Sechs Jahre alt ist das Mädchen, Yiza womöglich ihr Name. Geflohen oder zugewandert ist sie in eine vermutlich mitteleuropäische Stadt, mitten in einem kalten, schneereichen Winter. Ein "Onkel" schickt sie zum Betteln und holt sie abends ab. Und warnt sie vor dem Wort "Polizei". Fast alles in der ungewohnten Umgebung ist dem Mädchen fremd und kaum verständlich, sogar ein süßer Genuss, von dem Kinder sonst selten genug bekommen: "Sie mochte nicht, wie Schokolade roch, auch die Farbe mochte sie nicht, auch nicht, dass sie hart war wie ein Holz." Von welchem Stern voller Bitterstoffe ist dieses Mädchen auf die Erde gefallen?
Eines Abends kommt der "Onkel" nicht, und das Mädchen ist auf sich selbst angewiesen. Sie verläuft sich in der Stadt, wo sie die Sprache der Menschen nicht versteht, leidet Hunger, friert, und weil sie einmal beobachtet hat, wie Frauen "gute Sachen" aus einem Container gefischt haben, klettert sie bald in einen solchen Container, nährt und wärmt sich im Müll. Über Nacht schneit es. Schlafend wird sie am nächsten Tag im Windfang eines Kaffeehauses gefunden und erst zur Polizei, dann in ein Kinderheim gebracht, wo sie viel Zuwendung sprachlos und ungerührt über sich ergehen lässt. Trotzdem flieht sie bald aus dem Kinderheim, mit zwei halbwüchsigen Jungen, von denen einer, Arian, ihr einen Fingerhut schenkt, der zum Zeichen ihrer Verbundenheit wird.
Die Mechanismen des Mitleids sind ein Grundmotiv des kleinen Romans. Arian gewinnt beim Betteln in der U-Bahn die Erkenntnis, dass man mit stumm ausstreckten Händen wenig Geld bekommt, die Worte "Aspirin, bitte" aber zu einer erklecklichen Summe verhelfen. Ein niedliches sechsjähriges Mädchen ist eine Mitleidsfee, das Helferinstinkte zuverlässig auslöst; gerade deshalb wirkt Andersens Märchen vom erfrierenden kleinen Mädchen mit den Schwefelhölzern ja so erschütternd. Yiza ist eine durch Fieberfröste gehende Verwandte der Andersen-Figur. Weil sie zuverlässig Gefühle der Anteilnahme und Rührung triggert und überall zum "Liebling" wird, rückt das Mitleid aber auch ins Zwielicht. Was ist von einem moralischen Affekt zu halten, auf den Jugendliche wie Arian nicht mehr rechnen können, weil sie wegen üppig gewachsener Augenbrauen oder erstem Bartschatten auf den Wangen aus dem angeborenen Reiz-Reaktions-Schema fallen?

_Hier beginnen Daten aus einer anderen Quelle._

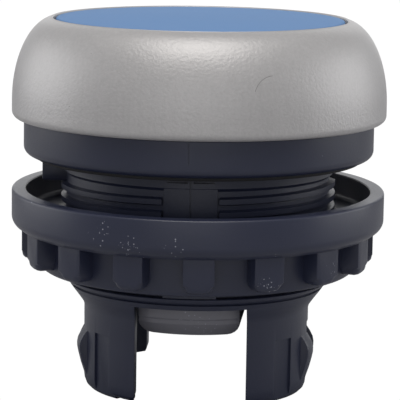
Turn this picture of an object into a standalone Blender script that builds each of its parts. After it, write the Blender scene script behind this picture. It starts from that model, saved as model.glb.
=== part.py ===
"""Operator head of an industrial push button for a 22 mm panel hole.

It is a flush momentary button in a domed bezel. Sizes are in millimetres and MM turns them into metres. The
origin is on the button's axis, level with the tips of the four legs. +Z points at the cap, and -Y at the
parting line on the front of the shaft.
"""

import math

import bmesh
import bpy
from mathutils import Matrix, Vector

MM = 0.001
GAP = 0.25  # left between two pieces that rest on each other or sit in each other
OVERLAP = 0.4  # how far shapes that become one piece run into each other
BEYOND = 1.0  # how far a cutting shape runs past what it cuts
STEPS = 36  # sides of every turned shape

# Overall sizes
SHAFT_RADIUS = 10.95  # over the thread's crests
SHAFT_LENGTH = 10.8  # from the collar to the shaft's lower end
LEG_LENGTH = 7.9
HEAD_OVERHANG = 3.92  # how far the bezel reaches past the thread
COLLAR_HEIGHT = 2.9  # from the panel side of the collar to the bezel
BEZEL_HEIGHT = 7.95
BEZEL_BAND = 3.22  # from the bezel's outside to its opening, seen from above
BUTTON_TRAVEL = 5.2

HEAD_RADIUS = SHAFT_RADIUS + HEAD_OVERHANG
OPENING_RADIUS = HEAD_RADIUS - BEZEL_BAND

SHAFT_END = LEG_LENGTH
COLLAR_UNDERSIDE = SHAFT_END + SHAFT_LENGTH
BEZEL_UNDERSIDE = COLLAR_UNDERSIDE + COLLAR_HEIGHT
HEAD_TOP = BEZEL_UNDERSIDE + BEZEL_HEIGHT

# Threaded shaft
RUNNING_CLEARANCE = 0.3
NECK_RADIUS = SHAFT_RADIUS - 0.2
NECK_LENGTH = 1.45  # plain part between the collar and the thread
THREAD_PITCH = 1.0
THREAD_DEPTH = 0.6
THREAD_ROOT = SHAFT_RADIUS - THREAD_DEPTH
SHAFT_WALL = 2.05
SHAFT_BORE = THREAD_ROOT - SHAFT_WALL
FLAT_WIDTH = 4.1  # plain strips through the thread, front and back
LEAD_IN = 1.3  # height of the cone under the thread
CONE_RADIUS = NECK_RADIUS - 0.15
WEB_THICKNESS = 1.6
WEB_UNDERSIDE = SHAFT_END + 4.5
WEB_TOP = WEB_UNDERSIDE + WEB_THICKNESS

# Bezel and cap
CAP_CLEARANCE = 0.2
CAP_RADIUS = OPENING_RADIUS - CAP_CLEARANCE
BEZEL_WALL = 1.7
BEZEL_BORE = HEAD_RADIUS - BEZEL_WALL
BEZEL_FOOT = 1.4  # straight part of the skirt under the dome
BEZEL_CORNER = 0.5
LEDGE_DEPTH = 2.9  # from the bezel's top to the ledge that holds the seal
LEDGE = HEAD_TOP - LEDGE_DEPTH
CAP_TOP = HEAD_TOP - 0.15
CAP_PLATE = 1.1
CAP_WALL = 0.85
CAP_SKIRT = 2.25
CAP_EDGE = 0.2

# Carrier, ram and spring
CARRIER_RADIUS = CAP_RADIUS - CAP_WALL - GAP
CARRIER_TOP = CAP_TOP - CAP_PLATE - GAP
CARRIER_PLATE = 1.1
CARRIER_UNDERSIDE = CARRIER_TOP - CARRIER_PLATE
SEAL_RING_RADIUS = SHAFT_BORE - RUNNING_CLEARANCE
SEAL_RING_WALL = 0.8
SEAL_RING_HEIGHT = 2.2
STEM_RADIUS = 4.0
STEM_BORE = 2.75
PIN_RADIUS = STEM_BORE - GAP
PIN_LENGTH = 7.1
RAM_WIDTH = 7.9
RAM_REACH = SHAFT_BORE - RUNNING_CLEARANCE
RAM_THICKNESS = 2.5
RAM_SHOULDER = 0.5
BOSS_INSET = 0.15  # how far the shoulder under the pin stands in from the bar's sides
RAM_CHAMFER = 1.0
RAM_SIDE_CHAMFER = (1.3, 0.8)  # across and up, along the long lower edges
RAM_UNDERSIDE = BUTTON_TRAVEL + 0.2  # pressed, it stays just inside the tips of the legs
RAM_TOP = RAM_UNDERSIDE + RAM_THICKNESS
STEM_END = RAM_TOP + RAM_SHOULDER + GAP
WIRE = 0.8
SPRING_TURNS = 5
DEAD_TURNS = 0.75  # the closed part of each end coil
SPRING_RADIUS = STEM_RADIUS + RUNNING_CLEARANCE + WIRE / 2 + 0.5

# Collar, spigot and key
COLLAR_RADIUS = HEAD_RADIUS - 0.95
COLLAR_EDGE = 0.6
EDGE_SHARE = 0.9  # the most of the lip outside the gasket that its edge takes
SPIGOT_RADIUS = BEZEL_BORE - GAP
SPIGOT_WALL = 0.9
SEAL_RADIUS = SPIGOT_RADIUS - 0.1  # outside of the diaphragm's rim and of the clamp ring
CLAMP_THICKNESS = 0.8
RUBBER = 0.5  # thickness of the diaphragm
SPIGOT_TOP = LEDGE - 3 * GAP - CLAMP_THICKNESS - RUBBER
CAVITY_FLOOR = COLLAR_UNDERSIDE + 1.5
KEY_REACH = NECK_RADIUS + 1.6
KEY_WIDTH = 3.1
KEY_HEIGHT = 1.65

# Legs
LEG_RADIUS = SHAFT_BORE + 0.7
LEG_WALL = 2.0
LEG_TIP = (0.35, 0.9)  # chamfer round the tips, in and up
LEG_BLEND = 1.25  # height of the curve from the cone into each leg
ROOT_RADIUS = LEG_RADIUS + 0.85  # where the legs leave the cone
SLOT_CLEARANCE = 0.4  # beside the ram, which moves between the legs
FRONT_SLOT = RAM_WIDTH + 2 * SLOT_CLEARANCE
SLOT_CORNER = 0.5  # chamfer at the mouth of the front slot
REAR_STEP = (1.25, 1.3)  # how far across and up the rear legs are cut back beside the slot
SIDE_SLOT = 2.4
SIDE_SLOT_TOP = 5.5
CATCH_REACH = 0.57
CATCH_WIDTH = 1.75
CATCH_TOP = 4.2
GROOVE_WIDTH = 2.0
GROOVE_DEPTH = 0.3
GROOVE_TOP = 4.9
GROOVE_ANGLE = 53  # degrees from the front and from the back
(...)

Weniger von den Geschichten unbegleiteter Flüchtlinge im heutigen Europa hat sich Michael Köhlmeier inspirieren lassen als von Berichten über die "Wolfskinder" am Ende des Zweiten Weltkriegs - Kriegswaisen, die sich in den von Flucht, Vertreibung und Hungersnot geprägten Gebieten des Ostens jahrelang allein durchschlugen, verwahrlosten und Banden bildeten. Zu solchen wölfisch-amoralischen Überlebenskämpfern entwickeln sich auch Yiza und die beiden Jungen. Sie klauen, betteln und brechen in Häuser ein, unter anderem in das eines Paares, das keine Kinder, aber ein Wohnzimmer voller Puppen hat. Diese Passagen werden nach einer Weile problematisch - weder sind die Kinder sonderlich sympathisch, noch kommt man ihnen durch Introspektion näher (Märchen sparen die Innenwelt der Figuren aus, setzen mehr auf Symbolik als auf Psychologie). Auch die Handlung gewinnt wenig Zug, sondern irrt mit den Kindern durch die kalten Tage, protokolliert ihre mal einfallsreichen, mal befremdlichen Versuche, trockene Plätze, Nahrung, Wärme und Schlaf zu finden und gelegentlich der Polizei zu entkommen.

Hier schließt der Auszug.